Texte intégral
Pour ou contre les drogues de substitution
Brice Lalonde : "Oui mais… à la méthadone"
Dans les pays anglo-saxons la méthadone a permis de diminuer la délinquance ; elle a réduit le nombre des complications médicales ; elle a favorisé la réinsertion des toxicomanes. Mais elle n'a pas fait régresser la toxicomanie en général. Ces drogues de substitution doivent être utilisées dans le cadre d'une démarche globale, avec appui psychologique et mesures sociales. Cela ne servirait à rien de les distribuer librement, à tout va, sans mesures d'accompagnement. Les produits de substitution ont donc une utilité, et l'on pourrait sans difficulté faire un effort dans ce domaine en France, puisqu'on ne dispose que de 50 lits de méthadone pour 100 000 toxicomanes.
L'Express : Un certain nombre d'experts se font les avocats de la méthadone au nom de la lutte contre le sida…
Brice Lalonde : En ce qui concerne la lutte contre le sida, beaucoup de toxicomanes ont changé leur comportement, ne se passent plus les seringues et utilisent les préservatifs. Ainsi le pourcentage de séropositifs dans les centres d'accueil spécialisés a-t-il nettement diminué depuis trois ans. L'éducation, la prise de conscience des risques ont porté leurs fruits. Mais le problème est celui des toxicomanes qui sont livrés à eux-mêmes, désinsérés, qui ne fréquentent pas ces centres spécialisés (parce que c'est trop loin, parce qu'il y a trop d'obstacles pour y parvenir, parce que c'est fermé la nuit, parce qu'ils ont des troubles psychologiques), chez lui les taux de séropositivité sont très élevés et qui sont donc peu accessibles à des mesures de prévention. C'est ceux-là qu'il faut toucher, et l'utilisation à grande échelle de produits de substitution risque de ne pas y changer grand-chose. Par contre, pouvoir disposer facilement de seringues propres et utiliser des préservatifs est tout aussi important. Il faut donc aller sur le terrain dans les quartiers les plus sensibles, parmi les jeunes en difficulté, avec les éducateurs de rue et les assistantes sociales, dont le rôle n'est pas assez reconnu. Les collectivités locales ont, là, un rôle très important à jouer.
Jacques Toubon : "Non mais… à la méthadone"
Ayant insisté à plusieurs reprises, en particulier au Parlement, sur le caractère dramatique de l'épidémie de sida, je me sens autorisé à dire qu'il ne faut pas réduire le problème de société posé par la drogue à la seule question de la prévention du sida. Le problème est socialement et humainement angoissant : l'État va-t-il entrer dans le jeu infernal de la drogue en proposant aux toxicomanes de recourir à des produits de substitution, qui leur fournirait ? La réponse est difficile, car nos convictions, si fortes soient-elles, sont en permanence remises en cause par la misère dont nous sommes témoins. Je suis cependant hostile à la généralisation des drogues de substitution. Pour trois raisons.
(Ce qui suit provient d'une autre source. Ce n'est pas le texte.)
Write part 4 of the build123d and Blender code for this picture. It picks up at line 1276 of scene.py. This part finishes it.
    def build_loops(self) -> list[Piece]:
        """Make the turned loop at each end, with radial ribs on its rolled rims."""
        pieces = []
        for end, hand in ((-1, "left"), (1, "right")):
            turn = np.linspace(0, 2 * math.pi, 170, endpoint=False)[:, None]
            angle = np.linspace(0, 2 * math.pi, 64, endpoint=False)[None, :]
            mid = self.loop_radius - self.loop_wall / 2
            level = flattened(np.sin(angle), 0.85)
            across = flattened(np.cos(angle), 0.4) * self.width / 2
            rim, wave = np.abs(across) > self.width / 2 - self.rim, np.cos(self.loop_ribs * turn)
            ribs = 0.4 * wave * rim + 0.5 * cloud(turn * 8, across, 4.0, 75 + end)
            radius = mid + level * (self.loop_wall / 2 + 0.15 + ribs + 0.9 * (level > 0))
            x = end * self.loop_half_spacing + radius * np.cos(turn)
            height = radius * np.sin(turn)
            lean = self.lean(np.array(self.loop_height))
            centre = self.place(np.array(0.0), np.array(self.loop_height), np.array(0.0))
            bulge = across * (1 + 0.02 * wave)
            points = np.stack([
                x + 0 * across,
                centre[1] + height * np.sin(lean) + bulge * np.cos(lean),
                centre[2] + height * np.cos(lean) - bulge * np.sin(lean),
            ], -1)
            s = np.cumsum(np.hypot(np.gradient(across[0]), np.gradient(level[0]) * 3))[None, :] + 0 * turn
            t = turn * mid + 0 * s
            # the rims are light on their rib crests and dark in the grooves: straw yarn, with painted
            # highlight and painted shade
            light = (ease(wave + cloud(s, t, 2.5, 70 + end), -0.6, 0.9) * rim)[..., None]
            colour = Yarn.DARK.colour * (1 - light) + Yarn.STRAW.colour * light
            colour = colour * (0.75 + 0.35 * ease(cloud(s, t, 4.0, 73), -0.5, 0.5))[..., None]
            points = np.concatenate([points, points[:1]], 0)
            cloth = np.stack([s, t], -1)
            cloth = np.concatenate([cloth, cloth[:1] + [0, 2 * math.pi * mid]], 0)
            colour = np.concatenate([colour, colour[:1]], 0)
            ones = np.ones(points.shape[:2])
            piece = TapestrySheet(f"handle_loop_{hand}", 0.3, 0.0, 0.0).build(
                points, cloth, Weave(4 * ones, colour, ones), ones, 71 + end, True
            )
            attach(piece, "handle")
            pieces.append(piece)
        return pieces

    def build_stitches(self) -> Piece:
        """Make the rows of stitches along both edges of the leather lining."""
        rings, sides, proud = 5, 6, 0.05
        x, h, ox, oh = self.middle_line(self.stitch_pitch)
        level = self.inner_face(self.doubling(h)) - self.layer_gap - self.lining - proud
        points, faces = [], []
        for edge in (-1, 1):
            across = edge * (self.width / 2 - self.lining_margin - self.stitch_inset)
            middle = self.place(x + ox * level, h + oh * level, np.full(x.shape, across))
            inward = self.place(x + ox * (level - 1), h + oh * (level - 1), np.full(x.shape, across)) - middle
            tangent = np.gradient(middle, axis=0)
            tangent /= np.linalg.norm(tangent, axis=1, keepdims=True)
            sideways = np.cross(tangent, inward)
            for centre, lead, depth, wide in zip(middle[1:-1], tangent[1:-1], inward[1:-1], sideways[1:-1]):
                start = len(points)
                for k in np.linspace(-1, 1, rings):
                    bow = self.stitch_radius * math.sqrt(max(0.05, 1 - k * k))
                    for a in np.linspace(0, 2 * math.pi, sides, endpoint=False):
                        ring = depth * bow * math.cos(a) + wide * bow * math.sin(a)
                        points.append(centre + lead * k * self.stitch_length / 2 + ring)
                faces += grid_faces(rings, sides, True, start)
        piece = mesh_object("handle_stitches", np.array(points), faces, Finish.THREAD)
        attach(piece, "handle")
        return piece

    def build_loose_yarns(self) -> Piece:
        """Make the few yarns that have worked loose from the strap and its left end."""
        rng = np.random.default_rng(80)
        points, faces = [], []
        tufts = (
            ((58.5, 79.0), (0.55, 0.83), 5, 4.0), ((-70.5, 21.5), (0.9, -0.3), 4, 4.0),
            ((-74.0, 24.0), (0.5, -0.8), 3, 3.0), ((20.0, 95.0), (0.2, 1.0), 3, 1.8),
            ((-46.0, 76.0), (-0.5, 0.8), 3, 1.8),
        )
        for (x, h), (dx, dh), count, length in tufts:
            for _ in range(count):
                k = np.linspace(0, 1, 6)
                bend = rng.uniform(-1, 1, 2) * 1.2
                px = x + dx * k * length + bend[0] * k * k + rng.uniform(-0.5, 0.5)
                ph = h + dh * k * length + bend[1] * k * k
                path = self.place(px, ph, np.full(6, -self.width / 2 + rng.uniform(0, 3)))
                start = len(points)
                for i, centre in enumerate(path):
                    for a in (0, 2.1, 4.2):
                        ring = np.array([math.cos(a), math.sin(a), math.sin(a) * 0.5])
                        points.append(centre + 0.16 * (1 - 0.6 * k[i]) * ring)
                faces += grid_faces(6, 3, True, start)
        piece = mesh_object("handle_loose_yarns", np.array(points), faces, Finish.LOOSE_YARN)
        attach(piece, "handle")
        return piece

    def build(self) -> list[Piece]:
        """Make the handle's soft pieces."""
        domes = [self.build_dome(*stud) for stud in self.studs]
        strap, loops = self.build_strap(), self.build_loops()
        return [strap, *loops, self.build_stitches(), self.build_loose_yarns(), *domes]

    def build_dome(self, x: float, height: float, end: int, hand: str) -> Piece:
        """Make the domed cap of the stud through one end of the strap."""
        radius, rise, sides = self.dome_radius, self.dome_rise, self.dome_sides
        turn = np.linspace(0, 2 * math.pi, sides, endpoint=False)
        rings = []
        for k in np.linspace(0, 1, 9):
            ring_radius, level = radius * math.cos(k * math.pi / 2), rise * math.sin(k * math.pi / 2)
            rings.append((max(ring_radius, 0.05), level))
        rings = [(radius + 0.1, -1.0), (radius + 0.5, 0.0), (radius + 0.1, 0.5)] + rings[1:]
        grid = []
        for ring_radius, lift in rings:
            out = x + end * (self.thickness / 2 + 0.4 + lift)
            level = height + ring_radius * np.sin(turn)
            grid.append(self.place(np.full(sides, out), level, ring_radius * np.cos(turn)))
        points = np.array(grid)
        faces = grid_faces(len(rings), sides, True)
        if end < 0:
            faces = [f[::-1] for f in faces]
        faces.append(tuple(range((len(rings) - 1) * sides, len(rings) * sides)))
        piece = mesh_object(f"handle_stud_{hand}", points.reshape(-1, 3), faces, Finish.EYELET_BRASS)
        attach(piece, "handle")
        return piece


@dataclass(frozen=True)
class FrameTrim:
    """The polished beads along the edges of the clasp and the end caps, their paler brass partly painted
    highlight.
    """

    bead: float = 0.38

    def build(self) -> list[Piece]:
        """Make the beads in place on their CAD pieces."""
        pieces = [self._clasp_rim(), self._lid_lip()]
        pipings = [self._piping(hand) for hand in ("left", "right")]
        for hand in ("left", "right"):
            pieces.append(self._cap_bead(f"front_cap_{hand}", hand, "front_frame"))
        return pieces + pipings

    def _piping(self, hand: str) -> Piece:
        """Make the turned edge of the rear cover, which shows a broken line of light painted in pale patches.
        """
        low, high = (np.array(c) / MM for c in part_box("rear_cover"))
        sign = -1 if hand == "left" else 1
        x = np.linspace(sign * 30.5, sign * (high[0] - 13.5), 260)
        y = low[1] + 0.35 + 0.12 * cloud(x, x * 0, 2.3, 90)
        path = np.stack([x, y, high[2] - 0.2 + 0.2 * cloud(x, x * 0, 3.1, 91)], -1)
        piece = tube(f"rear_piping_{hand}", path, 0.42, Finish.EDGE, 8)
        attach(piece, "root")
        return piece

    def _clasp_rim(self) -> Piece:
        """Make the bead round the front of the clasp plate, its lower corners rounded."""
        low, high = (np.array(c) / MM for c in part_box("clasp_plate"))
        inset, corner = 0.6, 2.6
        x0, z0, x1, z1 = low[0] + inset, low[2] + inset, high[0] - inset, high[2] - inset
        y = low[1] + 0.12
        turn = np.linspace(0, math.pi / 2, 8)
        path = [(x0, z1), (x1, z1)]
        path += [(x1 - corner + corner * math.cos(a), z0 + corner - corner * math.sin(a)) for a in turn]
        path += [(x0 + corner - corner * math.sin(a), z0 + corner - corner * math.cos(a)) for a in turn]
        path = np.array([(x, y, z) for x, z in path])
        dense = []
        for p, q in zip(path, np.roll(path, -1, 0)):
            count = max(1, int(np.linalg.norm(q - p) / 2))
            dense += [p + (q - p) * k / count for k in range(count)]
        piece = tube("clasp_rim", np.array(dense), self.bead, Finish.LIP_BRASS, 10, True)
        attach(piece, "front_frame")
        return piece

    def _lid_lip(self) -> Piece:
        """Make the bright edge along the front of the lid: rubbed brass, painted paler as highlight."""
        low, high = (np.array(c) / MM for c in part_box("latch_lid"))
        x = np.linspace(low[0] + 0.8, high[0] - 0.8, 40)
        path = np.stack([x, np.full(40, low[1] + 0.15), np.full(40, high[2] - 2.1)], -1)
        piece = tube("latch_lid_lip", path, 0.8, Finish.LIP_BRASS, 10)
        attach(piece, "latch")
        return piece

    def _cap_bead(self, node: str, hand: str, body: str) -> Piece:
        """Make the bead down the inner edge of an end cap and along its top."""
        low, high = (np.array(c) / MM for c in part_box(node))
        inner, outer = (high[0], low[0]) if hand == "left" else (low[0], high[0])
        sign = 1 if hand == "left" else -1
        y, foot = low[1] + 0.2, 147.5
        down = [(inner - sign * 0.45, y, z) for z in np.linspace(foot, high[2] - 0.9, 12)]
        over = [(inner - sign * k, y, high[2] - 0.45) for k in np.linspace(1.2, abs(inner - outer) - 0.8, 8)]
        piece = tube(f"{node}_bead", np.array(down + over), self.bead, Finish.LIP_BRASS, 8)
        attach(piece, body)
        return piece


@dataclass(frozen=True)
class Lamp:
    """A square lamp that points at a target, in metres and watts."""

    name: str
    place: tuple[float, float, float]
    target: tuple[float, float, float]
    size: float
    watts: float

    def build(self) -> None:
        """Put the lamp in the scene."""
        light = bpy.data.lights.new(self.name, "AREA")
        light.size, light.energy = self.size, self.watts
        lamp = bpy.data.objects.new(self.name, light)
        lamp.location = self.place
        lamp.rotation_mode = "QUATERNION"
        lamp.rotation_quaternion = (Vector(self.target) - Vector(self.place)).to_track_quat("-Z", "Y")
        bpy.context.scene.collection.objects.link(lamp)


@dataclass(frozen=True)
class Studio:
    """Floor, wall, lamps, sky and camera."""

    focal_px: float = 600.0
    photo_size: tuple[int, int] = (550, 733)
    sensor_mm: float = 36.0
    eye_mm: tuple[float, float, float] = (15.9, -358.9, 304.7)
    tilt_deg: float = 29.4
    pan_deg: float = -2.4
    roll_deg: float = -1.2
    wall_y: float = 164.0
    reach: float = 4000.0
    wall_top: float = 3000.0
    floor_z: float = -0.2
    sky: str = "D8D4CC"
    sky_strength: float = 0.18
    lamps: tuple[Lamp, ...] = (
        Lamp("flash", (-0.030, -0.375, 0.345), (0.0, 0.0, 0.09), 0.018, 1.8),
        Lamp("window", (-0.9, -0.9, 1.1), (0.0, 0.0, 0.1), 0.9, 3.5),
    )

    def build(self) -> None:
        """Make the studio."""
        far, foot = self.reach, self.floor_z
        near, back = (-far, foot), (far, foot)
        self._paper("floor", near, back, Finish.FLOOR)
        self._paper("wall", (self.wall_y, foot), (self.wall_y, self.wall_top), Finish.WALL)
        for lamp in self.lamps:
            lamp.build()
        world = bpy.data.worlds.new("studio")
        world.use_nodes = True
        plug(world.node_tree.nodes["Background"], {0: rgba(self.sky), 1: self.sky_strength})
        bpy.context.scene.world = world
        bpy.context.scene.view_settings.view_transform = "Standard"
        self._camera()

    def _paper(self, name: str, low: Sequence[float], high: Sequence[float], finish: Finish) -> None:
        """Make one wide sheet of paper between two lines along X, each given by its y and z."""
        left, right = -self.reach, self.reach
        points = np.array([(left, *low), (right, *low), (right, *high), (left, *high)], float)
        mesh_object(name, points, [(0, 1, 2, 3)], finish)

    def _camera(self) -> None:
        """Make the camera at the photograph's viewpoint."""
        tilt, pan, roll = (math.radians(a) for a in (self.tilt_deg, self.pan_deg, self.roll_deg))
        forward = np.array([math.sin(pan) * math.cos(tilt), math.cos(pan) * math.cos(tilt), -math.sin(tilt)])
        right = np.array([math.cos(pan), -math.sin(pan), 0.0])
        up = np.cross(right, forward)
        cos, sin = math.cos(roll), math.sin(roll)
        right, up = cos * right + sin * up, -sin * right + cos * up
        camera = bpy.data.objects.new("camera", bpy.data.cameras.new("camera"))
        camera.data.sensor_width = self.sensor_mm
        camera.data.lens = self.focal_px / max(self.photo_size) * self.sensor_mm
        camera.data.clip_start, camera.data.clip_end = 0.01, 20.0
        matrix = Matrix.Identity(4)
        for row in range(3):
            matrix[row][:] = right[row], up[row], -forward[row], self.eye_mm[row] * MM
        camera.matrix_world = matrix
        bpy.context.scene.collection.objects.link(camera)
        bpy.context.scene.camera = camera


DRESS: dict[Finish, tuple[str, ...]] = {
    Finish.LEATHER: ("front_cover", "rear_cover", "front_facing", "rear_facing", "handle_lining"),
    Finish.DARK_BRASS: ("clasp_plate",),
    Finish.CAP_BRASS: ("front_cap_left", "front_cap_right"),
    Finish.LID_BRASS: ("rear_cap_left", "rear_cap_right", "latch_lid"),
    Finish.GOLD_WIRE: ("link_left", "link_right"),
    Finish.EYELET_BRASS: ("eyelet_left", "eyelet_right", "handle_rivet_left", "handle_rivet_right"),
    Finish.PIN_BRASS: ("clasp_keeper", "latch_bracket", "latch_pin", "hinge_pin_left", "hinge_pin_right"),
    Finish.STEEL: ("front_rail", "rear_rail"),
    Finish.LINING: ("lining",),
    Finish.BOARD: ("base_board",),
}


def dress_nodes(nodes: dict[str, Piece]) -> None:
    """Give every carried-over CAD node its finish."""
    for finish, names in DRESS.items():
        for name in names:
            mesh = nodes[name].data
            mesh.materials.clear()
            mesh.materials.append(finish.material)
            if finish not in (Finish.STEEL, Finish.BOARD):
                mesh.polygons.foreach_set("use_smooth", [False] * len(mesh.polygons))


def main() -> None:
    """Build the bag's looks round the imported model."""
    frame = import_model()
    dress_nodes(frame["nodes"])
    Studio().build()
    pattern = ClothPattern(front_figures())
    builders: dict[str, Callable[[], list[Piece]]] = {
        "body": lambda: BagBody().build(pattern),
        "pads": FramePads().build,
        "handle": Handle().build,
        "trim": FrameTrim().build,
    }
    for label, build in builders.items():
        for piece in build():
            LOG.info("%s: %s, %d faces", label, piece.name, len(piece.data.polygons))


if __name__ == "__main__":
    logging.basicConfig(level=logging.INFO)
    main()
Parce qu'il faut maintenir l'interdiction de principe, c'est-à-dire pénale, de la drogue, car la drogue est un poison, et l'interdit, une dissuasion.
Parce que les effets de la méthadone ne sont pas certains et que les médecins s'interrogent encore.
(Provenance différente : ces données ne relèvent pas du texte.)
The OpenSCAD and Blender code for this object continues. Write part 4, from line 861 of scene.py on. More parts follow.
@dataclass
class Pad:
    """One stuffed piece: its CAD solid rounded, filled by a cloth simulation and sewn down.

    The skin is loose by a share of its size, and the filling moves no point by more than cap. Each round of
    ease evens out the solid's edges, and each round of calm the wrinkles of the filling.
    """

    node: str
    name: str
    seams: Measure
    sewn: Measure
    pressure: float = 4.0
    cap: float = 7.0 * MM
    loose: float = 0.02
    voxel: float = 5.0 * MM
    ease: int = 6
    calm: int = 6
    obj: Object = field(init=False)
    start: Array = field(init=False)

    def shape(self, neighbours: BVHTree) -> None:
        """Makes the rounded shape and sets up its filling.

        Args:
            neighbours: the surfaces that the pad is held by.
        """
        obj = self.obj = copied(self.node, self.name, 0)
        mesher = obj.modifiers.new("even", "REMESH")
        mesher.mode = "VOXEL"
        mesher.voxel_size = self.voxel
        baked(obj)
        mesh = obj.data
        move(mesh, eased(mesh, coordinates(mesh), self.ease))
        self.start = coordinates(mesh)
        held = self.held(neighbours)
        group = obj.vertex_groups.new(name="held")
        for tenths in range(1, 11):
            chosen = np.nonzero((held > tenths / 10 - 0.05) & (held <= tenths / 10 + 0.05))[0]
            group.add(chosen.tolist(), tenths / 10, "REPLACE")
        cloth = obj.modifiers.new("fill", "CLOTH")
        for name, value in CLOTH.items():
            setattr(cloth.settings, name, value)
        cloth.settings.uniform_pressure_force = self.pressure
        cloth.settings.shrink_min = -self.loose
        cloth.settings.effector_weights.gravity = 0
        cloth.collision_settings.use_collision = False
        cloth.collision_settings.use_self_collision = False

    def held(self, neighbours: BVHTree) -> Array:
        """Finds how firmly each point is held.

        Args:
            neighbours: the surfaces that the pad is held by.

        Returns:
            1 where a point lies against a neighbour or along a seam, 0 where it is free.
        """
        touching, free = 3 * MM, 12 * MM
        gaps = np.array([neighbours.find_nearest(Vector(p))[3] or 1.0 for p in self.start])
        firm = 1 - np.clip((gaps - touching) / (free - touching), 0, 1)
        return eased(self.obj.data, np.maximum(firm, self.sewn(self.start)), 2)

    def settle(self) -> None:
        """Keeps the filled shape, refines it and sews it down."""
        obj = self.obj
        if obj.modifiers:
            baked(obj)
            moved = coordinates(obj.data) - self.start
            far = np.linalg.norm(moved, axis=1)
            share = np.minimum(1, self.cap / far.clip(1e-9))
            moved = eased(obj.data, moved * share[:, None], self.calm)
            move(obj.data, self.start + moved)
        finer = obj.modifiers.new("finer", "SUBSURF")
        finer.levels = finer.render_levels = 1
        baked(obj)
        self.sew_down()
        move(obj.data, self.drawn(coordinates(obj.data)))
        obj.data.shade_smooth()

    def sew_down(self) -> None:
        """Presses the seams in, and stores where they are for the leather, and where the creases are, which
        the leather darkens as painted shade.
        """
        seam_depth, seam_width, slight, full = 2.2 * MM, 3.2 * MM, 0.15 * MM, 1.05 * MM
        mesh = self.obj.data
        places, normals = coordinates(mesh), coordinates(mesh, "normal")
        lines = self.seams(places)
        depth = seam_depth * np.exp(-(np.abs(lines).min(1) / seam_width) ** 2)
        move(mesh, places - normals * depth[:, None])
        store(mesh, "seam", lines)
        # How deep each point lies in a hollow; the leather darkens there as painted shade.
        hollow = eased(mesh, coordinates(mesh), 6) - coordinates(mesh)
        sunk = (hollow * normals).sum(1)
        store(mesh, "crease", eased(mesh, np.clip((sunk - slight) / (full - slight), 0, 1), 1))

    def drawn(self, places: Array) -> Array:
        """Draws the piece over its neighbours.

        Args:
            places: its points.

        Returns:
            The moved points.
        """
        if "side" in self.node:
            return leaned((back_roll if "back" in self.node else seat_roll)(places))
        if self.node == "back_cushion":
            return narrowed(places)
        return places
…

Parce que les expériences étrangères sont loin d'être aussi positives qu'une présentation sommaire tend à nous le faire croire.
L'Express : Quelles politique mènerez-vous, si vous êtes demain aux commandes ?
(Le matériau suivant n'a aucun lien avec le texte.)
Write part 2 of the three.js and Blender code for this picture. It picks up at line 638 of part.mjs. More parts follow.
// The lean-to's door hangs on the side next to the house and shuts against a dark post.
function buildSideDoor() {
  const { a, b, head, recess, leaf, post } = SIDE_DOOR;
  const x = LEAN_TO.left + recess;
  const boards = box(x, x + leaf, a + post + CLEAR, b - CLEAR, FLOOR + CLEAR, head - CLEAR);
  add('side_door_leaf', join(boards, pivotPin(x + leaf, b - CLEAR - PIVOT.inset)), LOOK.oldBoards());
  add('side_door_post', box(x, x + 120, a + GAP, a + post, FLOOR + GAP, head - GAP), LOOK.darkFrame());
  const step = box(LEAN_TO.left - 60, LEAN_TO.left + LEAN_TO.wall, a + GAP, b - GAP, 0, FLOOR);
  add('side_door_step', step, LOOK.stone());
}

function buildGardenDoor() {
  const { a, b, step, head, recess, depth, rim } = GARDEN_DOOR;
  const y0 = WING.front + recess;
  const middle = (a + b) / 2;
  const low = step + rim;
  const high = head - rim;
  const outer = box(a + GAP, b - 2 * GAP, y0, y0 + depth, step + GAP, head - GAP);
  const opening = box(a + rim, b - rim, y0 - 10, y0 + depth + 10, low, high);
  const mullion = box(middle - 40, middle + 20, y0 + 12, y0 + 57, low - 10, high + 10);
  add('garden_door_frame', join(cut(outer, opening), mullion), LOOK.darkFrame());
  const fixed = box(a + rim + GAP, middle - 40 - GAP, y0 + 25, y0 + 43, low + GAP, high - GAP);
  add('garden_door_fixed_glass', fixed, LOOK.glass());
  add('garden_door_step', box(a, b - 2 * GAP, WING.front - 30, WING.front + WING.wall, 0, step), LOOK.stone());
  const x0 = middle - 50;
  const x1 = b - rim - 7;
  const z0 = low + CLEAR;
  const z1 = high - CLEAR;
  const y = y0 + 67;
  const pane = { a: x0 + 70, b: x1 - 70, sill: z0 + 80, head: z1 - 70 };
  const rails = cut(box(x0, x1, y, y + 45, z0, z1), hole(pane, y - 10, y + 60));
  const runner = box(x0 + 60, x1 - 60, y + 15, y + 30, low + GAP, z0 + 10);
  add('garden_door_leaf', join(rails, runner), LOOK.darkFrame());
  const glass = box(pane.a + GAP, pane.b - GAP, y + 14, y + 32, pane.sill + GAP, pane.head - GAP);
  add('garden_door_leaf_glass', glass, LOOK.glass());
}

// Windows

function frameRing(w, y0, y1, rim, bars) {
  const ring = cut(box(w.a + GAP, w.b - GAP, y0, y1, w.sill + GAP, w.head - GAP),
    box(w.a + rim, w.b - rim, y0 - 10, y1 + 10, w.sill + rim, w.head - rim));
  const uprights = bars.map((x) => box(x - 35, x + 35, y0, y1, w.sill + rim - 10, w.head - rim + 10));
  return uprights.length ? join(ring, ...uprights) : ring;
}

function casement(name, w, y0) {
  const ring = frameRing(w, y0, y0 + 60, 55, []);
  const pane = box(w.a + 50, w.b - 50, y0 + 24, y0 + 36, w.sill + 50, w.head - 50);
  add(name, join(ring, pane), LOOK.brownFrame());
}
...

Brice Lalonde : Il faut d'abord récuser l'affrontement artificiel entre les politiques de répression et les politiques de médicalisation. Ce débat est archaïque. Il faut ensuite conduire – en s'appuyant sur une volonté politique qui a, certes, fait défaut depuis vingt ans – une politique qui soit un mélange actif d'actions de prévention, de répression et de guérison. Par exemple, l'échange gratuit des seringues est certainement, dans l'état actuel des choses, une bonne mesure. Quant aux drogues de substitution, il conviendrait de mener d'abord un ensemble d'expériences dans des services hospitaliers au cours de cures encadrées médicalement et psychologiquement. L'évaluation rigoureuse et publique de ces diverses expériences permettrait ensuite de rouvrir le débat. Et, cette fois, sur des bases plus sûres et moins passionnelles.